-- START Given information --

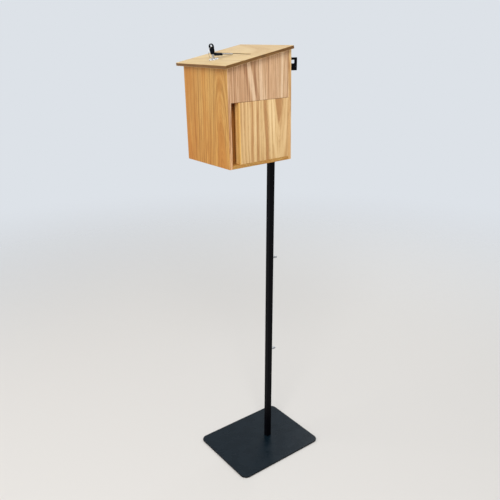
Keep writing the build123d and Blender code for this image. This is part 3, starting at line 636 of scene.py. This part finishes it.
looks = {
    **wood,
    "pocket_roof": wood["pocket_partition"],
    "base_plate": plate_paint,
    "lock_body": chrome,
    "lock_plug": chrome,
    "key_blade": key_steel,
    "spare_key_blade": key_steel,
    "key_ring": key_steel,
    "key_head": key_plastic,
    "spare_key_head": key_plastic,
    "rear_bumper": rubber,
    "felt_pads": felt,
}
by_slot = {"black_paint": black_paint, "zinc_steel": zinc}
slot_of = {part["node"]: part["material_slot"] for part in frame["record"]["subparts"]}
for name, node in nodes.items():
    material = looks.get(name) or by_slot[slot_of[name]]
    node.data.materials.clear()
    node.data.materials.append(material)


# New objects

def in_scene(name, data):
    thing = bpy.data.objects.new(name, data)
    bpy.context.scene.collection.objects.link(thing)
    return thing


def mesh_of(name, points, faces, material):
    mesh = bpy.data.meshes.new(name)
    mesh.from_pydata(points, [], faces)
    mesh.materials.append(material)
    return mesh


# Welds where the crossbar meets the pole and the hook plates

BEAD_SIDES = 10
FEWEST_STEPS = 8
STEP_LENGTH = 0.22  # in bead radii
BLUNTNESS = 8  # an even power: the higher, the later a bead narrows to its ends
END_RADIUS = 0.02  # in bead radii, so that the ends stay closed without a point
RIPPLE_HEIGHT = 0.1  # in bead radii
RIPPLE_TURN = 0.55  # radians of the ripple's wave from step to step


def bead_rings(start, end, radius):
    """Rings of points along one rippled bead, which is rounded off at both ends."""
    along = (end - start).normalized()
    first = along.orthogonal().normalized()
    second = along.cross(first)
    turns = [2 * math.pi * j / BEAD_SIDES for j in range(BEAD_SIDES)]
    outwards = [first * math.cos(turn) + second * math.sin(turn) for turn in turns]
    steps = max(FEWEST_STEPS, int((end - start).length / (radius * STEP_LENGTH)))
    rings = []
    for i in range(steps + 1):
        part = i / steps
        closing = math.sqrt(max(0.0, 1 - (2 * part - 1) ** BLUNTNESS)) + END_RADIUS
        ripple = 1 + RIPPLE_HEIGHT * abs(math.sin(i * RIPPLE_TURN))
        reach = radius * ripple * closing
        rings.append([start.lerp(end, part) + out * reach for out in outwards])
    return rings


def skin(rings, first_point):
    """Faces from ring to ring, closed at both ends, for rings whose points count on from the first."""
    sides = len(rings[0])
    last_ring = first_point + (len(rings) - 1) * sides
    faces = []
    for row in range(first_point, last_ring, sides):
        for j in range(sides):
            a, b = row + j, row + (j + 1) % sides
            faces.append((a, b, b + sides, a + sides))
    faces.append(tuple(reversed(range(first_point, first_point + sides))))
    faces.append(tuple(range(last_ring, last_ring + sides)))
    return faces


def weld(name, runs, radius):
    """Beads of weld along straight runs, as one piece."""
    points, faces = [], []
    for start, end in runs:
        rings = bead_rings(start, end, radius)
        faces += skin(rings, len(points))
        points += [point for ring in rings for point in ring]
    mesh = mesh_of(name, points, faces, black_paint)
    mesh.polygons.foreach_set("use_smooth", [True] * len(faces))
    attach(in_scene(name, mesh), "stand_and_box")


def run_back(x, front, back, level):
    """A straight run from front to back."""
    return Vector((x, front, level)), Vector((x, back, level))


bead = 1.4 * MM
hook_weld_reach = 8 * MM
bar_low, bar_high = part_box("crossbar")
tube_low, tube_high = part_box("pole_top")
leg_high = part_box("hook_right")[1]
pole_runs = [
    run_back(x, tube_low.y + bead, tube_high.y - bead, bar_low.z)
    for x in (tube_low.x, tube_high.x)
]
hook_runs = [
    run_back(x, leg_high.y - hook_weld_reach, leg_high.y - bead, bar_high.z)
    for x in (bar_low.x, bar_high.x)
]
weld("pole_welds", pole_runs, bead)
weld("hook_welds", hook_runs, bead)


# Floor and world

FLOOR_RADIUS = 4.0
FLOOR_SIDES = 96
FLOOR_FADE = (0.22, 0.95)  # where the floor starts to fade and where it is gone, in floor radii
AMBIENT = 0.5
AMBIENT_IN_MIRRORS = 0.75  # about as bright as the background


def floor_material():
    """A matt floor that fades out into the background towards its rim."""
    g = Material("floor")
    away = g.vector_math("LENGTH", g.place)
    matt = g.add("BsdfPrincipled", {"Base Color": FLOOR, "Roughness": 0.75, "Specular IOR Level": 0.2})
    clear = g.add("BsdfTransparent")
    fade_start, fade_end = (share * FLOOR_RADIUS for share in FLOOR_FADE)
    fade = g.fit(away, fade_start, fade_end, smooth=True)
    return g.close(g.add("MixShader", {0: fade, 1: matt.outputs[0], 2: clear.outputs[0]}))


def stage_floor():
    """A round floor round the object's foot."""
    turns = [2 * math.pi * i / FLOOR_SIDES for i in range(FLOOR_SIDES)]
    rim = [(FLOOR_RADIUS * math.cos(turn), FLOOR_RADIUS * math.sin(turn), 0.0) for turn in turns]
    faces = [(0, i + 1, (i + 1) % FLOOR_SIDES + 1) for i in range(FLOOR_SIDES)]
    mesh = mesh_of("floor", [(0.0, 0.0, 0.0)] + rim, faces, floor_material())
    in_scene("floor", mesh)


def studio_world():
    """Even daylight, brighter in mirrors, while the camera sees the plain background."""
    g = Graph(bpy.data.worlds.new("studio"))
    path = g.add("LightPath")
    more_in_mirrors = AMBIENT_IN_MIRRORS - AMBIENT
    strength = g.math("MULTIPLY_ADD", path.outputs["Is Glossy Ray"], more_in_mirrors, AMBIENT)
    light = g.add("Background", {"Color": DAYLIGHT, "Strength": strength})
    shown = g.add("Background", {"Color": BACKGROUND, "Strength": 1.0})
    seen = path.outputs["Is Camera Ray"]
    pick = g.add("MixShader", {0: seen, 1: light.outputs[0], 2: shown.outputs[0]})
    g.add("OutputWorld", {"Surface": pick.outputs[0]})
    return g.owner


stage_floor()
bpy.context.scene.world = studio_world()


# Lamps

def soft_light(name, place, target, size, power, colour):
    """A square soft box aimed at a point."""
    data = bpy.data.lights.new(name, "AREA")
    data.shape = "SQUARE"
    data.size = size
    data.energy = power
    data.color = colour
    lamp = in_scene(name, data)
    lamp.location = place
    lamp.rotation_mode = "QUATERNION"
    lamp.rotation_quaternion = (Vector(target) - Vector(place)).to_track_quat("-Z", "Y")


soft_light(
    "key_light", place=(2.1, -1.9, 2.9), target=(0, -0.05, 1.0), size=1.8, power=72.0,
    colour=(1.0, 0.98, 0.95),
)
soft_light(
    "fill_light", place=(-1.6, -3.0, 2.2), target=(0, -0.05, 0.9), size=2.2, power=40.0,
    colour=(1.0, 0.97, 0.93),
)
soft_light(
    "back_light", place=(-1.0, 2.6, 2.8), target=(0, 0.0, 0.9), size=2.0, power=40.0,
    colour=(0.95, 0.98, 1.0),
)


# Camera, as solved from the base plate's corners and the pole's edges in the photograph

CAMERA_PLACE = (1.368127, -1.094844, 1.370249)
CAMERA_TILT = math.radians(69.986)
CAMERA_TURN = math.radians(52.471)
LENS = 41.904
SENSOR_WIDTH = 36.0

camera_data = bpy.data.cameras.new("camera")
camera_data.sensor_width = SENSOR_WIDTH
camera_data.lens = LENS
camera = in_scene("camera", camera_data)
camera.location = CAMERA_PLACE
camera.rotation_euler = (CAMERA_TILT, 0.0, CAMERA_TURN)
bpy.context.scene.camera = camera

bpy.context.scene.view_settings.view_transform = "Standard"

-- END Given information --

■ **Problem to work on**: Write out, exactly and with nothing else, the lines of the listing above from its first line through the line with "# Welds where".

■ **Response to this exercise**:
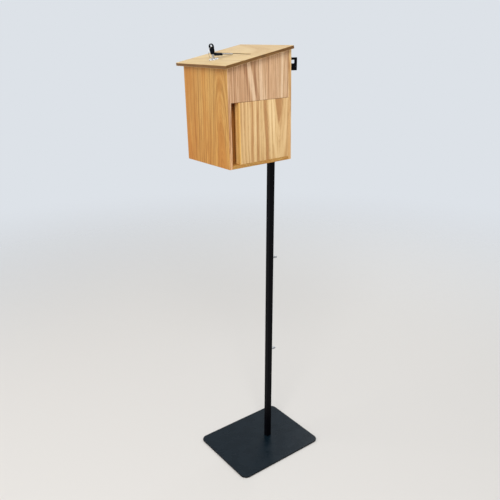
Keep writing the build123d and Blender code for this image. This is part 3, starting at line 636 of scene.py. This part finishes it.
looks = {
    **wood,
    "pocket_roof": wood["pocket_partition"],
    "base_plate": plate_paint,
    "lock_body": chrome,
    "lock_plug": chrome,
    "key_blade": key_steel,
    "spare_key_blade": key_steel,
    "key_ring": key_steel,
    "key_head": key_plastic,
    "spare_key_head": key_plastic,
    "rear_bumper": rubber,
    "felt_pads": felt,
}
by_slot = {"black_paint": black_paint, "zinc_steel": zinc}
slot_of = {part["node"]: part["material_slot"] for part in frame["record"]["subparts"]}
for name, node in nodes.items():
    material = looks.get(name) or by_slot[slot_of[name]]
    node.data.materials.clear()
    node.data.materials.append(material)


# New objects

def in_scene(name, data):
    thing = bpy.data.objects.new(name, data)
    bpy.context.scene.collection.objects.link(thing)
    return thing


def mesh_of(name, points, faces, material):
    mesh = bpy.data.meshes.new(name)
    mesh.from_pydata(points, [], faces)
    mesh.materials.append(material)
    return mesh


# Welds where the crossbar meets the pole and the hook plates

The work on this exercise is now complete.